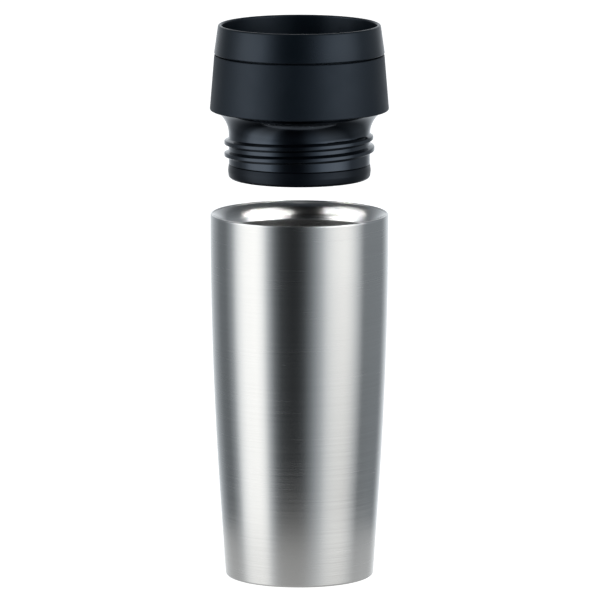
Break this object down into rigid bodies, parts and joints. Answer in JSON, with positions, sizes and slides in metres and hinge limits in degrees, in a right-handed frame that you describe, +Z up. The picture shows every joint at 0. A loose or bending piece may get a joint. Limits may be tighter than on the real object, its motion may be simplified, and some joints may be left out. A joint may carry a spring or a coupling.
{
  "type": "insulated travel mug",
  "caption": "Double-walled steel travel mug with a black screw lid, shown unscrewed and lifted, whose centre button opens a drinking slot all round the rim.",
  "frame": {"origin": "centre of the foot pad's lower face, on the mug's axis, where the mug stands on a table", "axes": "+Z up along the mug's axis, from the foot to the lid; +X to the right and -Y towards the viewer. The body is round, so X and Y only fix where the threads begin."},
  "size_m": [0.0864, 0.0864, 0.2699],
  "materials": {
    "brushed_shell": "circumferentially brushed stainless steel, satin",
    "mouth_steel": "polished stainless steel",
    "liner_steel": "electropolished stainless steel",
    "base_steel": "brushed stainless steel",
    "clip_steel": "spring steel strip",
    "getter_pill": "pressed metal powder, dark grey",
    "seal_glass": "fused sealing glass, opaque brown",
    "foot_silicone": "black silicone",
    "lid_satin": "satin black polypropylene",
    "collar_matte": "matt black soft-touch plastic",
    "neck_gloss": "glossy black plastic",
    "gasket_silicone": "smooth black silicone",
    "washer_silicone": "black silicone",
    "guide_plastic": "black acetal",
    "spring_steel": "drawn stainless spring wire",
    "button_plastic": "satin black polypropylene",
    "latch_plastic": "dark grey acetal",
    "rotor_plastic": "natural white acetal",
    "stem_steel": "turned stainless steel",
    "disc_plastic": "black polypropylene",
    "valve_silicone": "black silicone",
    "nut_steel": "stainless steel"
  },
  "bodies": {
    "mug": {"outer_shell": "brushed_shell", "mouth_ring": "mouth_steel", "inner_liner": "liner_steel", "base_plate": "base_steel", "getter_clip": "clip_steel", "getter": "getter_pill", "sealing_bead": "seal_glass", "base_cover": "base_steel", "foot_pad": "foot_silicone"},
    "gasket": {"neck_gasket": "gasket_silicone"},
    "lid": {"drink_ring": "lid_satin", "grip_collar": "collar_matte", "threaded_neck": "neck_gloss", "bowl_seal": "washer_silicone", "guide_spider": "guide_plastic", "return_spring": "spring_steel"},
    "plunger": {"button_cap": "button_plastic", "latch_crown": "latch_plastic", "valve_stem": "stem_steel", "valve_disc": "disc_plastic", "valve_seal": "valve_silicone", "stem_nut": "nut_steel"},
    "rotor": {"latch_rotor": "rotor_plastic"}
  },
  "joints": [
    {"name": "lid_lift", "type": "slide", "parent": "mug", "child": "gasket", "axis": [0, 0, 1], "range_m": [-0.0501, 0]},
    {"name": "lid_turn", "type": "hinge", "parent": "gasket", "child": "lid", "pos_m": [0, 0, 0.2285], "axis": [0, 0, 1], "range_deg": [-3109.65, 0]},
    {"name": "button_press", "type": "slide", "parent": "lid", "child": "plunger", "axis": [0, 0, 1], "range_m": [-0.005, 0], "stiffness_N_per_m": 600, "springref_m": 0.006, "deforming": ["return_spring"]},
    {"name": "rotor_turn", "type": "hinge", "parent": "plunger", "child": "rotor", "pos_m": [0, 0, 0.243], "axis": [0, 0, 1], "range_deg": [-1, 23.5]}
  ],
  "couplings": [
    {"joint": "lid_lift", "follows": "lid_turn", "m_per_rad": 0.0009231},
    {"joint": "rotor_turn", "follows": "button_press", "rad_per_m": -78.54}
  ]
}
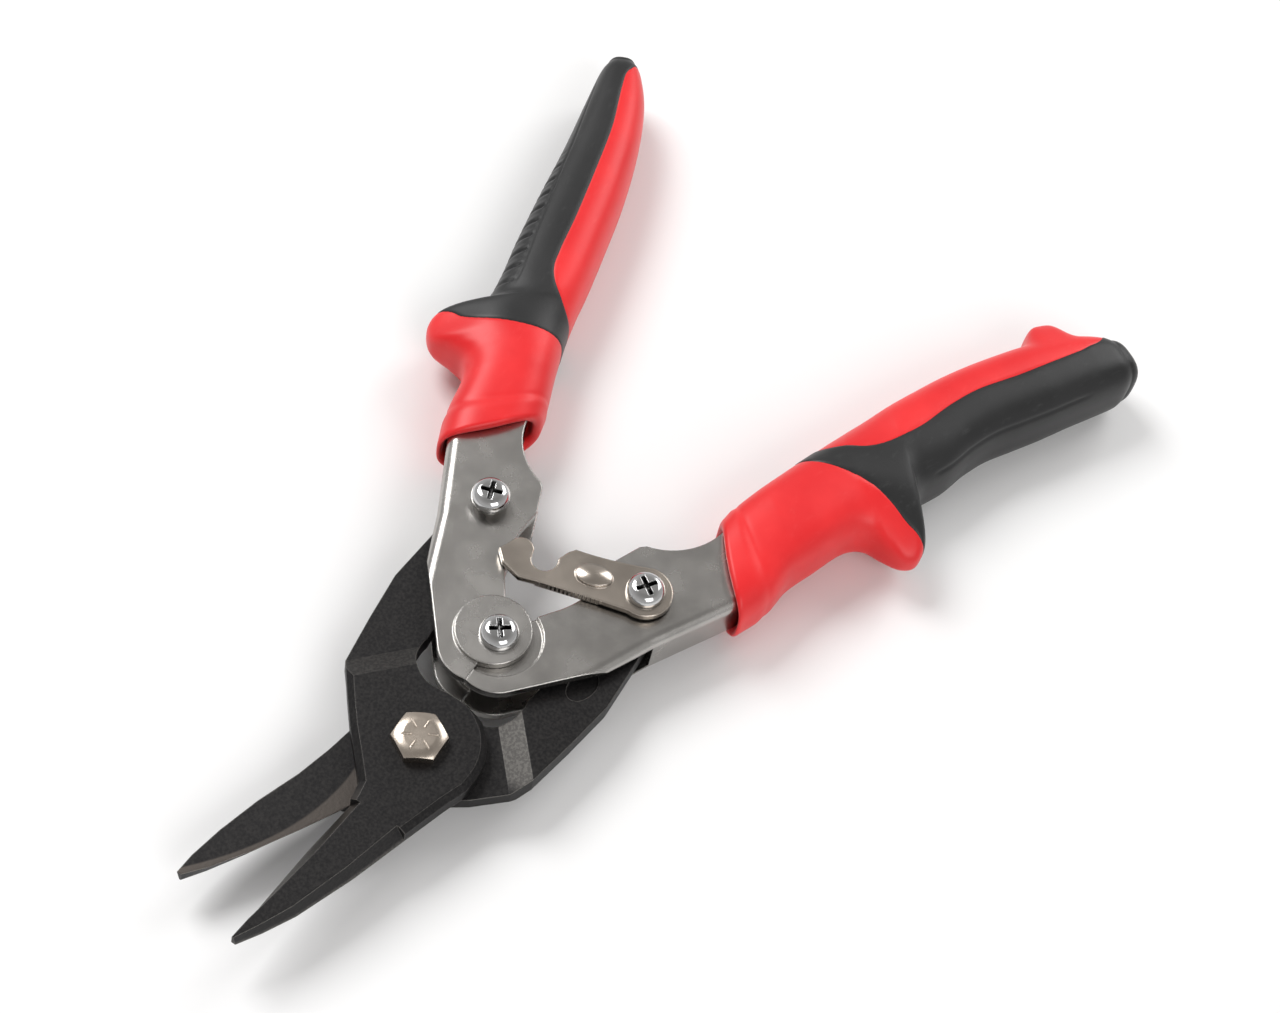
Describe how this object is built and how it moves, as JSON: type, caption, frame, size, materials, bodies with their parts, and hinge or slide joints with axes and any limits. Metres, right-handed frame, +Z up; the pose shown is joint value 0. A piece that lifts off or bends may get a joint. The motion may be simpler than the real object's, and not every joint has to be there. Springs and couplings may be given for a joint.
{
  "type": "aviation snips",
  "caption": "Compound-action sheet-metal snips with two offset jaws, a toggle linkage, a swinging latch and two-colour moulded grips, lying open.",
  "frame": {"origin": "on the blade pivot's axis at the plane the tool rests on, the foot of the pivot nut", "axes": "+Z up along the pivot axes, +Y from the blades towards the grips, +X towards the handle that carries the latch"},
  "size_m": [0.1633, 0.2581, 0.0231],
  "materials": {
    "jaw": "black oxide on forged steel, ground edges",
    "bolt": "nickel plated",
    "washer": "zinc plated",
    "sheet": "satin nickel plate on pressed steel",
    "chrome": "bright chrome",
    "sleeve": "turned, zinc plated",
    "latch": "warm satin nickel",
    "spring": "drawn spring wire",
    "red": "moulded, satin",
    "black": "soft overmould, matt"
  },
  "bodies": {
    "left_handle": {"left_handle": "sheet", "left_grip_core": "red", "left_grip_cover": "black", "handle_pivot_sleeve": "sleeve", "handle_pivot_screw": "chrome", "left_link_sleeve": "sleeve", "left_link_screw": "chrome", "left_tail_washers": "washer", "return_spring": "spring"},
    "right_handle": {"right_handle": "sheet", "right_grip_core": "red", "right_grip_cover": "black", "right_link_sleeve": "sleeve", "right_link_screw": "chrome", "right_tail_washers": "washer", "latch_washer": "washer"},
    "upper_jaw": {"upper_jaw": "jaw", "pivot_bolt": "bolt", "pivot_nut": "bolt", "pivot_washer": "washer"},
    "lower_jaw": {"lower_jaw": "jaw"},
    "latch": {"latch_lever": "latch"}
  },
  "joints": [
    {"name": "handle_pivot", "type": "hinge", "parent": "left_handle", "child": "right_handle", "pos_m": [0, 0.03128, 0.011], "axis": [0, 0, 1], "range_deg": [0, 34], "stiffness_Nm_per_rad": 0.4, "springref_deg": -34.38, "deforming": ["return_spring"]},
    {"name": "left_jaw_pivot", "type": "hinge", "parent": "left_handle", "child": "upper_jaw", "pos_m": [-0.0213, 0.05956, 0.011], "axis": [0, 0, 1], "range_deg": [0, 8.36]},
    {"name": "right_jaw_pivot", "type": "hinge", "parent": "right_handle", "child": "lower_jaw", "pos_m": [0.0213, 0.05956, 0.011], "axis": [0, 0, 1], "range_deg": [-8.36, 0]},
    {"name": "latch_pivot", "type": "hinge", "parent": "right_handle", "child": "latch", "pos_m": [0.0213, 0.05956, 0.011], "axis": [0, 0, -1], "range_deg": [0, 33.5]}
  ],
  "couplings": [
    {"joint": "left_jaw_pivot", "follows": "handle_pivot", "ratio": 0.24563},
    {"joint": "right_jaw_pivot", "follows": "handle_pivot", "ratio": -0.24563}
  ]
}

▸ **Given exercise**
Extract every entry above as it appears.

▸ **Complete answer**
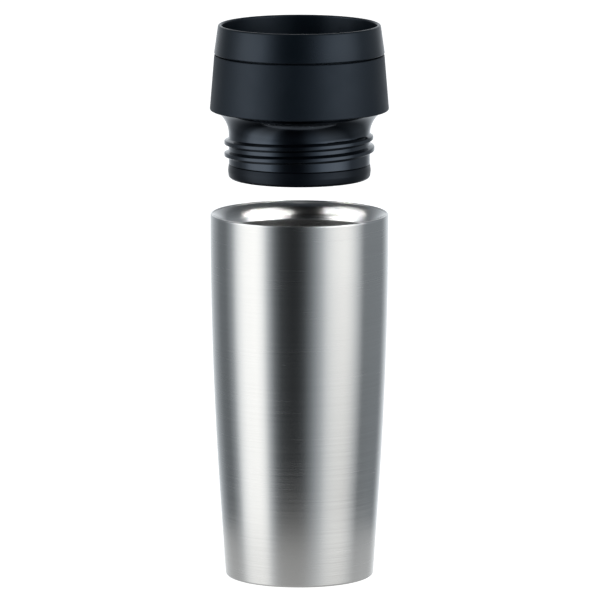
Break this object down into rigid bodies, parts and joints. Answer in JSON, with positions, sizes and slides in metres and hinge limits in degrees, in a right-handed frame that you describe, +Z up. The picture shows every joint at 0. A loose or bending piece may get a joint. Limits may be tighter than on the real object, its motion may be simplified, and some joints may be left out. A joint may carry a spring or a coupling.
{
  "type": "insulated travel mug",
  "caption": "Double-walled steel travel mug with a black screw lid, shown unscrewed and lifted, whose centre button opens a drinking slot all round the rim.",
  "frame": {"origin": "centre of the foot pad's lower face, on the mug's axis, where the mug stands on a table", "axes": "+Z up along the mug's axis, from the foot to the lid; +X to the right and -Y towards the viewer. The body is round, so X and Y only fix where the threads begin."},
  "size_m": [0.0864, 0.0864, 0.2699],
  "materials": {
    "brushed_shell": "circumferentially brushed stainless steel, satin",
    "mouth_steel": "polished stainless steel",
    "liner_steel": "electropolished stainless steel",
    "base_steel": "brushed stainless steel",
    "clip_steel": "spring steel strip",
    "getter_pill": "pressed metal powder, dark grey",
    "seal_glass": "fused sealing glass, opaque brown",
    "foot_silicone": "black silicone",
    "lid_satin": "satin black polypropylene",
    "collar_matte": "matt black soft-touch plastic",
    "neck_gloss": "glossy black plastic",
    "gasket_silicone": "smooth black silicone",
    "washer_silicone": "black silicone",
    "guide_plastic": "black acetal",
    "spring_steel": "drawn stainless spring wire",
    "button_plastic": "satin black polypropylene",
    "latch_plastic": "dark grey acetal",
    "rotor_plastic": "natural white acetal",
    "stem_steel": "turned stainless steel",
    "disc_plastic": "black polypropylene",
    "valve_silicone": "black silicone",
    "nut_steel": "stainless steel"
  },
  "bodies": {
    "mug": {"outer_shell": "brushed_shell", "mouth_ring": "mouth_steel", "inner_liner": "liner_steel", "base_plate": "base_steel", "getter_clip": "clip_steel", "getter": "getter_pill", "sealing_bead": "seal_glass", "base_cover": "base_steel", "foot_pad": "foot_silicone"},
    "gasket": {"neck_gasket": "gasket_silicone"},
    "lid": {"drink_ring": "lid_satin", "grip_collar": "collar_matte", "threaded_neck": "neck_gloss", "bowl_seal": "washer_silicone", "guide_spider": "guide_plastic", "return_spring": "spring_steel"},
    "plunger": {"button_cap": "button_plastic", "latch_crown": "latch_plastic", "valve_stem": "stem_steel", "valve_disc": "disc_plastic", "valve_seal": "valve_silicone", "stem_nut": "nut_steel"},
    "rotor": {"latch_rotor": "rotor_plastic"}
  },
  "joints": [
    {"name": "lid_lift", "type": "slide", "parent": "mug", "child": "gasket", "axis": [0, 0, 1], "range_m": [-0.0501, 0]},
    {"name": "lid_turn", "type": "hinge", "parent": "gasket", "child": "lid", "pos_m": [0, 0, 0.2285], "axis": [0, 0, 1], "range_deg": [-3109.65, 0]},
    {"name": "button_press", "type": "slide", "parent": "lid", "child": "plunger", "axis": [0, 0, 1], "range_m": [-0.005, 0], "stiffness_N_per_m": 600, "springref_m": 0.006, "deforming": ["return_spring"]},
    {"name": "rotor_turn", "type": "hinge", "parent": "plunger", "child": "rotor", "pos_m": [0, 0, 0.243], "axis": [0, 0, 1], "range_deg": [-1, 23.5]}
  ],
  "couplings": [
    {"joint": "lid_lift", "follows": "lid_turn", "m_per_rad": 0.0009231},
    {"joint": "rotor_turn", "follows": "button_press", "rad_per_m": -78.54}
  ]
}
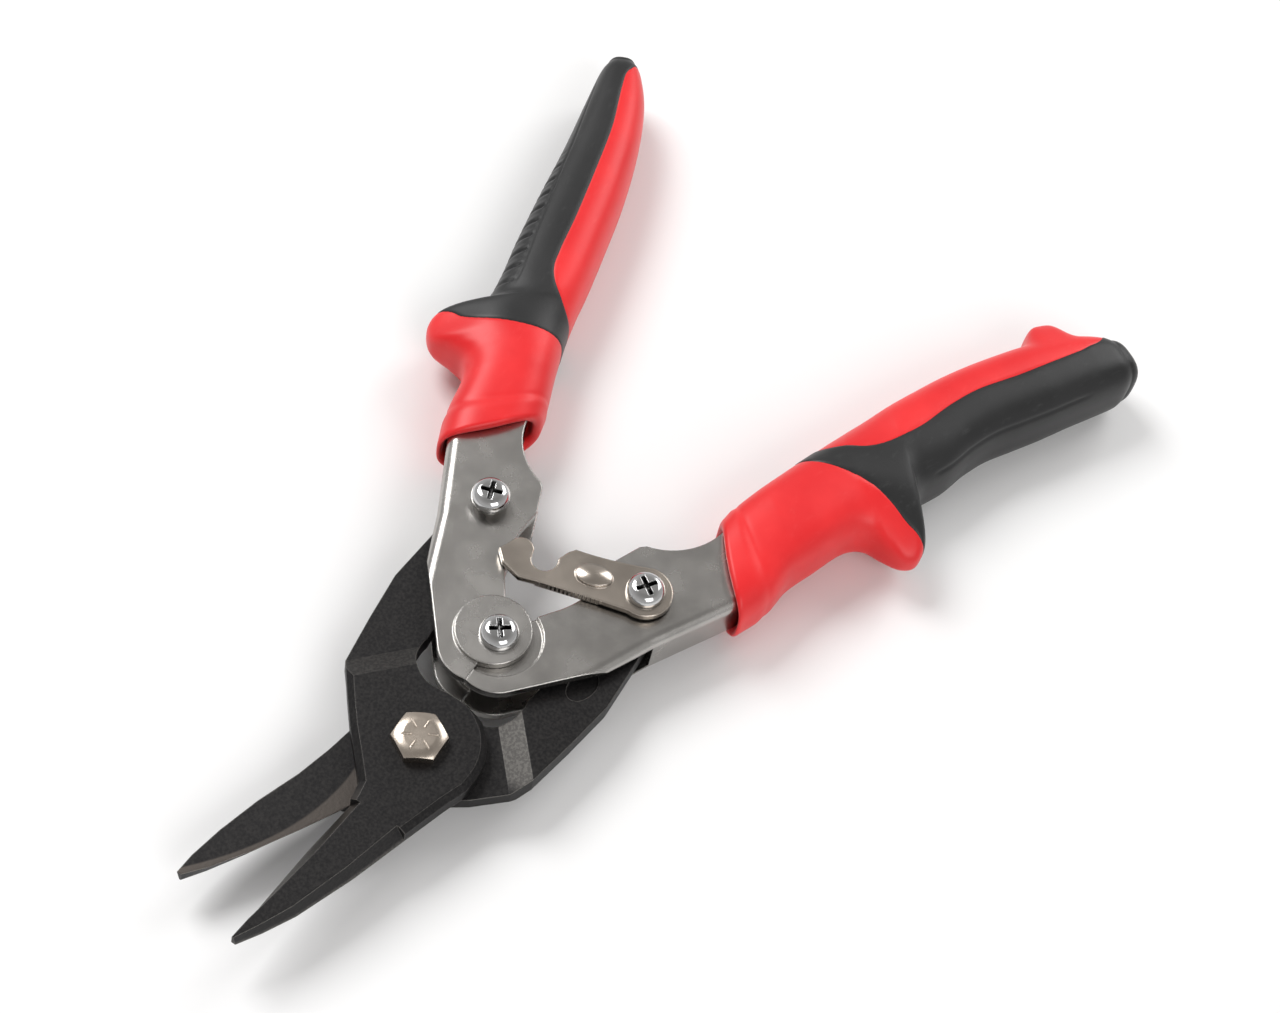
Describe how this object is built and how it moves, as JSON: type, caption, frame, size, materials, bodies with their parts, and hinge or slide joints with axes and any limits. Metres, right-handed frame, +Z up; the pose shown is joint value 0. A piece that lifts off or bends may get a joint. The motion may be simpler than the real object's, and not every joint has to be there. Springs and couplings may be given for a joint.
{
  "type": "aviation snips",
  "caption": "Compound-action sheet-metal snips with two offset jaws, a toggle linkage, a swinging latch and two-colour moulded grips, lying open.",
  "frame": {"origin": "on the blade pivot's axis at the plane the tool rests on, the foot of the pivot nut", "axes": "+Z up along the pivot axes, +Y from the blades towards the grips, +X towards the handle that carries the latch"},
  "size_m": [0.1633, 0.2581, 0.0231],
  "materials": {
    "jaw": "black oxide on forged steel, ground edges",
    "bolt": "nickel plated",
    "washer": "zinc plated",
    "sheet": "satin nickel plate on pressed steel",
    "chrome": "bright chrome",
    "sleeve": "turned, zinc plated",
    "latch": "warm satin nickel",
    "spring": "drawn spring wire",
    "red": "moulded, satin",
    "black": "soft overmould, matt"
  },
  "bodies": {
    "left_handle": {"left_handle": "sheet", "left_grip_core": "red", "left_grip_cover": "black", "handle_pivot_sleeve": "sleeve", "handle_pivot_screw": "chrome", "left_link_sleeve": "sleeve", "left_link_screw": "chrome", "left_tail_washers": "washer", "return_spring": "spring"},
    "right_handle": {"right_handle": "sheet", "right_grip_core": "red", "right_grip_cover": "black", "right_link_sleeve": "sleeve", "right_link_screw": "chrome", "right_tail_washers": "washer", "latch_washer": "washer"},
    "upper_jaw": {"upper_jaw": "jaw", "pivot_bolt": "bolt", "pivot_nut": "bolt", "pivot_washer": "washer"},
    "lower_jaw": {"lower_jaw": "jaw"},
    "latch": {"latch_lever": "latch"}
  },
  "joints": [
    {"name": "handle_pivot", "type": "hinge", "parent": "left_handle", "child": "right_handle", "pos_m": [0, 0.03128, 0.011], "axis": [0, 0, 1], "range_deg": [0, 34], "stiffness_Nm_per_rad": 0.4, "springref_deg": -34.38, "deforming": ["return_spring"]},
    {"name": "left_jaw_pivot", "type": "hinge", "parent": "left_handle", "child": "upper_jaw", "pos_m": [-0.0213, 0.05956, 0.011], "axis": [0, 0, 1], "range_deg": [0, 8.36]},
    {"name": "right_jaw_pivot", "type": "hinge", "parent": "right_handle", "child": "lower_jaw", "pos_m": [0.0213, 0.05956, 0.011], "axis": [0, 0, 1], "range_deg": [-8.36, 0]},
    {"name": "latch_pivot", "type": "hinge", "parent": "right_handle", "child": "latch", "pos_m": [0.0213, 0.05956, 0.011], "axis": [0, 0, -1], "range_deg": [0, 33.5]}
  ],
  "couplings": [
    {"joint": "left_jaw_pivot", "follows": "handle_pivot", "ratio": 0.24563},
    {"joint": "right_jaw_pivot", "follows": "handle_pivot", "ratio": -0.24563}
  ]
}